Your instructions:
Determine the number of lines containing the word "node", and state that figure alone.

### Data provided

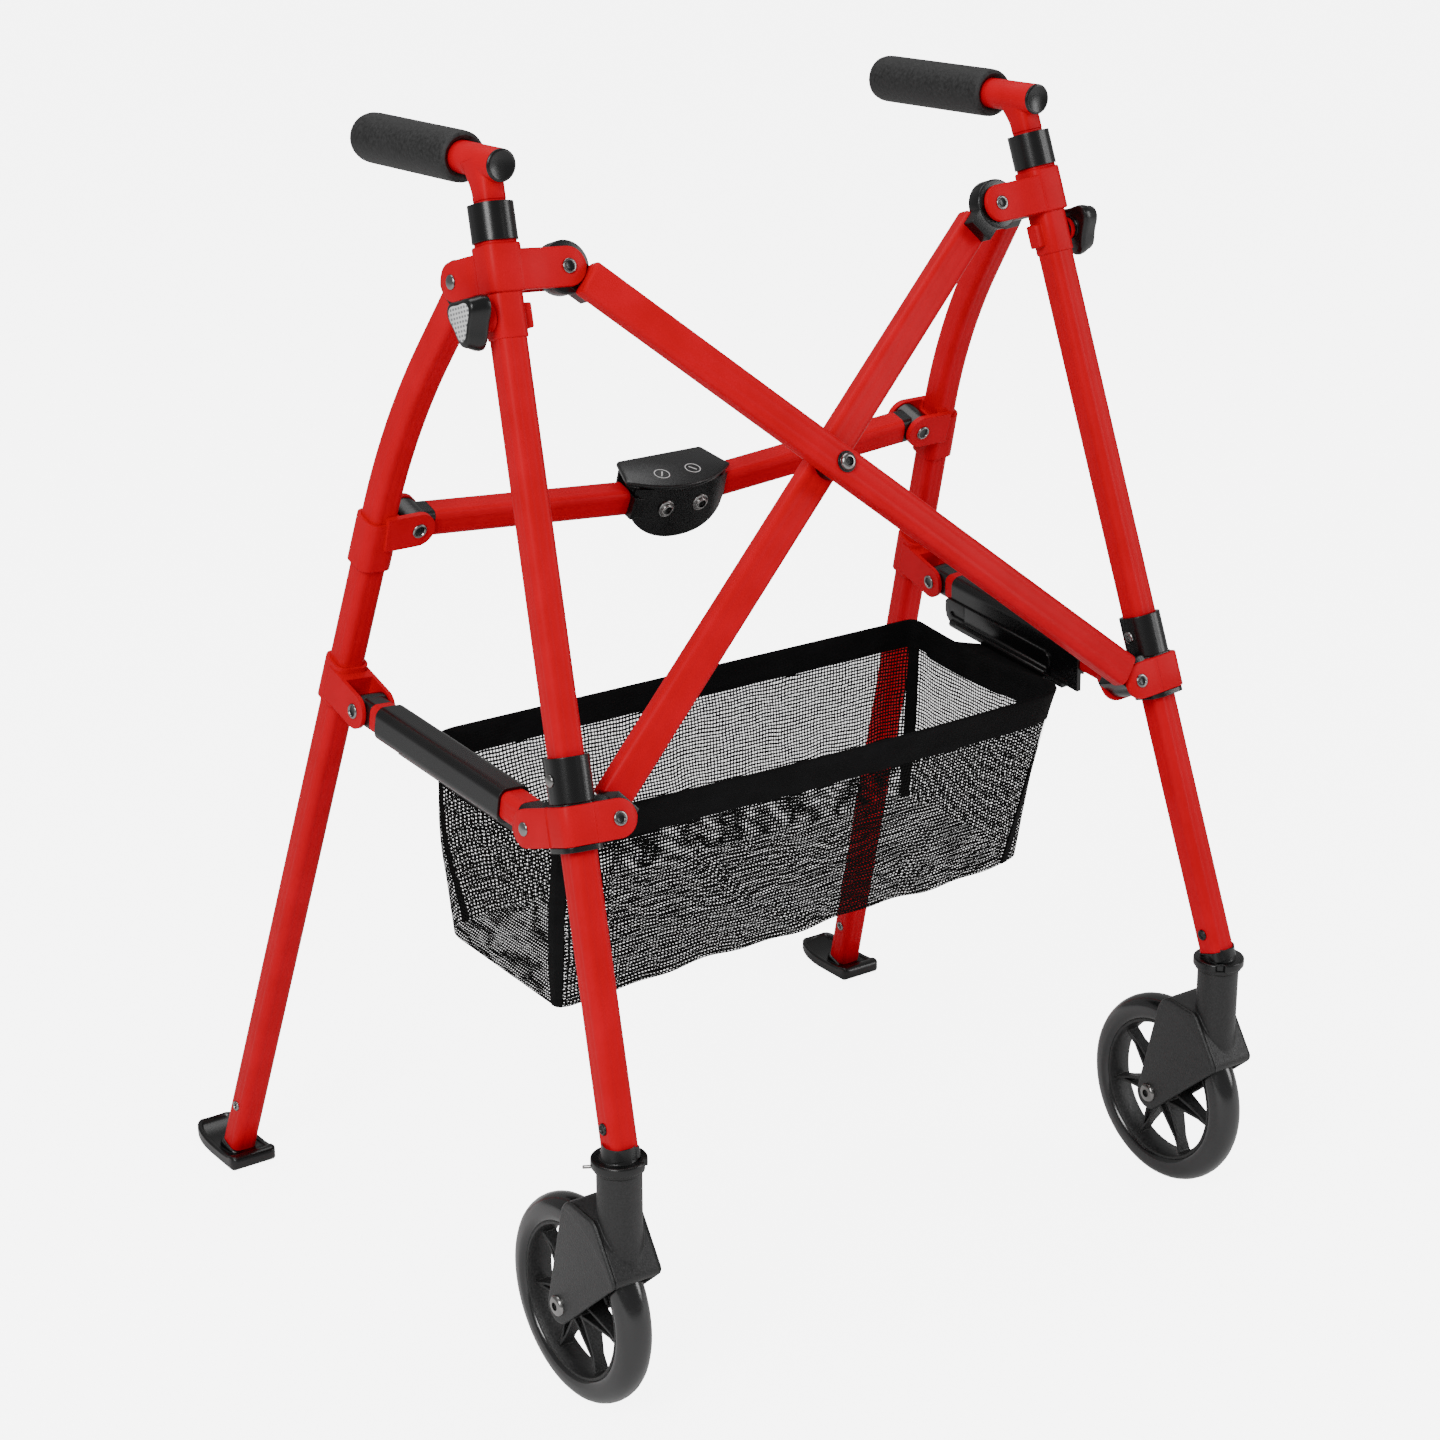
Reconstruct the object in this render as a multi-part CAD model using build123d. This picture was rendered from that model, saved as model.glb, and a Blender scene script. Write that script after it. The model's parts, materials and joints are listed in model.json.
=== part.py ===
from build123d import *
import math
import os

# Folding rollator walker. Millimetres, +Z up, front = -Y, the user stands at +Y.
# "right" is the user's right (x < 0). Right-hand parts are built and then mirrored for the left.

# ---- frame of the right front leg -------------------------------------------------
HUB = (-233.7, 194.4, 759.9)      # point on the leg axis at the height of the hub pins
LEAN = 18.53                      # legs lean rearward going up, degrees
SPLAY = 3.73                      # legs spread outward going down, degrees
TOE = 3.3                         # side frames open outward towards the rear, degrees
LEG = 21.0                        # rounded-square tube, across the flats
LEG_R = 5.5
WALL = 1.35
LEG_TOP = 41.0                    # along the leg axis from HUB
LEG_BOTTOM = -582.0
COLLAR_AT = -365.0
COLLAR_H = 27.0
COLLAR_SHIFT = -1.2               # the collar hangs off centre by half its side play
COLLAR_PLAY = 1.3
BRACE_TOP_ARM = 47.5              # hub pin to leg axis
BRACE_LOW_ARM = 25.5              # collar pin to leg axis
REAR_PIVOT = 37.4                 # rear leg pin behind the front leg axis
LINK_PIVOT = 36.5                 # side bar pin behind the front leg axis
LINK_REAR = (242.8, -277.0)       # side bar rear pin, rearward and along the leg

# ---- brace bars ---------------------------------------------------------------------
BAR_H = 25.0
BAR_T = 16.0
BAR_OFF = 11.5
HUB_EYE = 14.0
LOW_EYE = 11.0

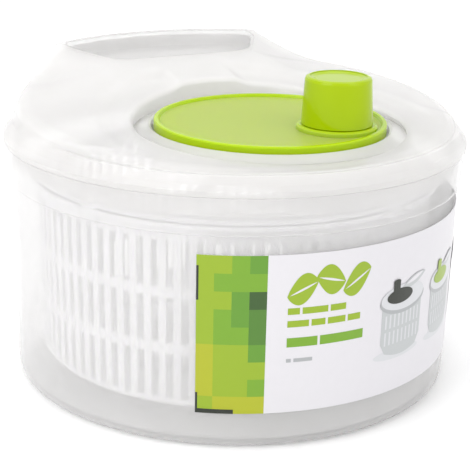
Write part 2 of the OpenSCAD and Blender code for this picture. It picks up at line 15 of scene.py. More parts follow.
import bmesh
import bpy
from mathutils import Matrix, Vector


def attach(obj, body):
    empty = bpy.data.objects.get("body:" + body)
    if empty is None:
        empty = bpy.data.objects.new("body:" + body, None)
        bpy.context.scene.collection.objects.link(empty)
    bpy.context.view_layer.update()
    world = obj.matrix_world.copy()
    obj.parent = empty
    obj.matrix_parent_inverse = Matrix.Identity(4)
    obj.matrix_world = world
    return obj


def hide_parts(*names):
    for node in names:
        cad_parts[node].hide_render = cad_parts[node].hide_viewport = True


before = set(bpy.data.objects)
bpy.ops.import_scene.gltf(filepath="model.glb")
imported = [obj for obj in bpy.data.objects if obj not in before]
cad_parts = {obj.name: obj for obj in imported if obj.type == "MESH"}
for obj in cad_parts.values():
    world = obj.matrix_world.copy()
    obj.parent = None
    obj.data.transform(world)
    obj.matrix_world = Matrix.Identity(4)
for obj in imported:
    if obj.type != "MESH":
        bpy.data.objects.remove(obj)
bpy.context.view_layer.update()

logging.basicConfig(level=logging.INFO, format="%(message)s")
log = logging.getLogger("salad_spinner")

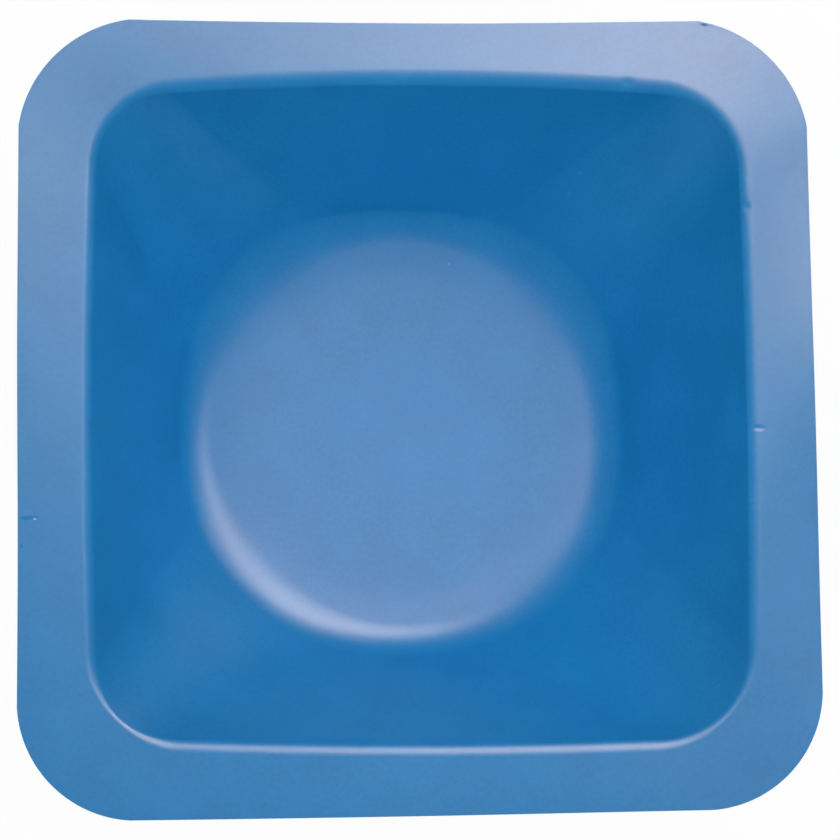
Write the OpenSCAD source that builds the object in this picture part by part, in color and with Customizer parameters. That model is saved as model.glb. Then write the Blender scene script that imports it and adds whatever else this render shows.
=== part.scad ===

######

The completed task:
2